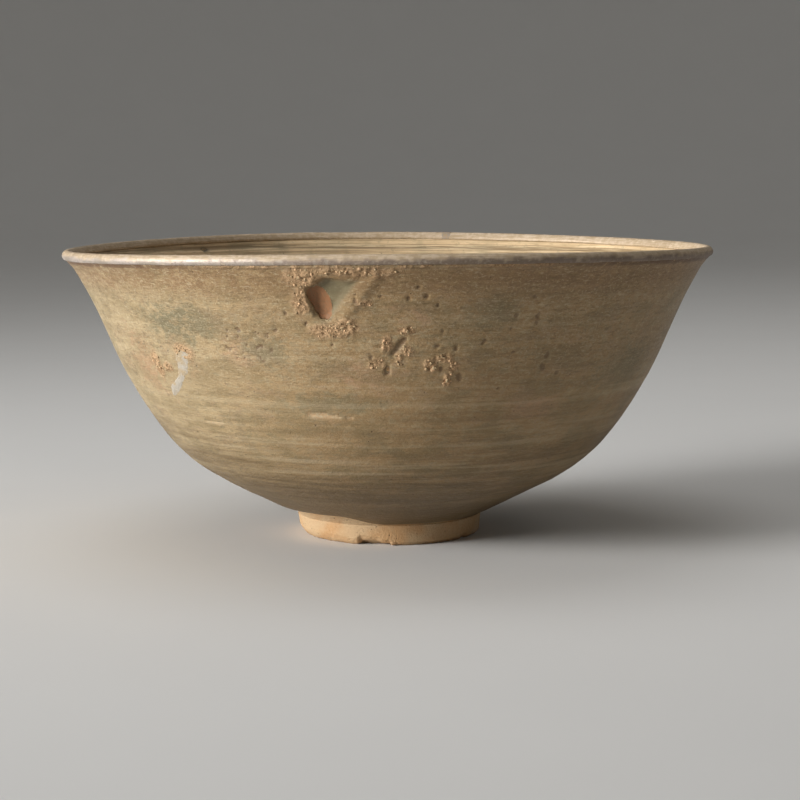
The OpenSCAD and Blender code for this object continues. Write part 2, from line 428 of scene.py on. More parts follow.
def ring_faces(rows, columns, offset=0):
    """Four-sided faces between neighbouring rings of points, closed round the bowl."""
    row, column = np.meshgrid(np.arange(rows - 1), np.arange(columns), indexing="ij")
    a = offset + row * columns + column
    b = offset + row * columns + (column + 1) % columns
    return np.stack([a, b, b + columns, a + columns], axis=-1).reshape(-1, 4)


def looped_object(name, rings, masks=None):
    """A closed tube: rings of points round the bowl, the last joined to the first."""
    rows, columns = rings.shape[:2]
    faces = ring_faces(rows, columns)
    column = np.arange(columns)
    after = (column + 1) % columns
    last = (rows - 1) * columns
    closing = np.stack([last + column, last + after, after, column], axis=-1)
    return made_object(name, rings.reshape(-1, 3), np.vstack([faces, closing]), masks)


def capped_object(name, rings, masks=None):
    """A closed form whose first and last rings are single points on the axis."""
    rows, columns = rings.shape[:2]
    points = np.vstack([rings[0, :1], rings[1:-1].reshape(-1, 3), rings[-1, :1]])
    middle = {
        mask: np.concatenate([values[0, :1], values[1:-1].ravel(), values[-1, :1]])
        for mask, values in (masks or {}).items()
    }
    faces = ring_faces(rows - 2, columns, 1).tolist()
    top = len(points) - 1
    first_of_last = 1 + (rows - 3) * columns
    for i in range(columns):
        j = (i + 1) % columns
        faces.append((0, 1 + j, 1 + i))
        faces.append((top, first_of_last + i, first_of_last + j))
    return made_object(name, points, faces, middle)


def cut_away(piece, cutter):
    """Cuts one closed object out of another and drops the cutter."""
    modifier = piece.modifiers.new("cut", "BOOLEAN")
    modifier.operation = "DIFFERENCE"
    modifier.solver = "MANIFOLD"
    modifier.object = cutter
    bpy.context.view_layer.update()
    before = len(piece.data.polygons)
    mesh = bpy.data.meshes.new_from_object(piece.evaluated_get(bpy.context.evaluated_depsgraph_get()))
    piece.modifiers.remove(modifier)
    old = piece.data
    piece.data = mesh
    bpy.data.meshes.remove(old)
    mesh.name = piece.name
    bpy.data.objects.remove(cutter)
    if len(mesh.polygons) < before / 2:
        raise RuntimeError(f"the cut in {piece.name} took away the piece")


def finish_piece(piece, material, node):
    """Gives a piece its material and its body, and hides the frame's node that it stands for."""
    piece.data.materials.clear()
    piece.data.materials.append(material)
    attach(piece, "root")
    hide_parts(node)


# Directions of the points round each piece, closest together where there is most to show.
OUTER_COLUMNS = np.radians(graded([
    (-180, -145, 1.0), (-145, -108, 0.38), (-108, -72, 0.25), (-72, -50, 0.38), (-50, 180, 1.0)]))
INNER_COLUMNS = np.radians(graded([(-180, 180, 0.75)]))
FOOT_COLUMNS = np.radians(graded([(-180, -60, 0.5), (-60, 180, 0.8)]))


# ---- the pieces ------------------------------------------------------------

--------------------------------

_Prompt_
In the material above, show every line where the word "node" turns up.

_Task output_
def finish_piece(piece, material, node):
    """Gives a piece its material and its body, and hides the frame's node that it stands for."""
    hide_parts(node)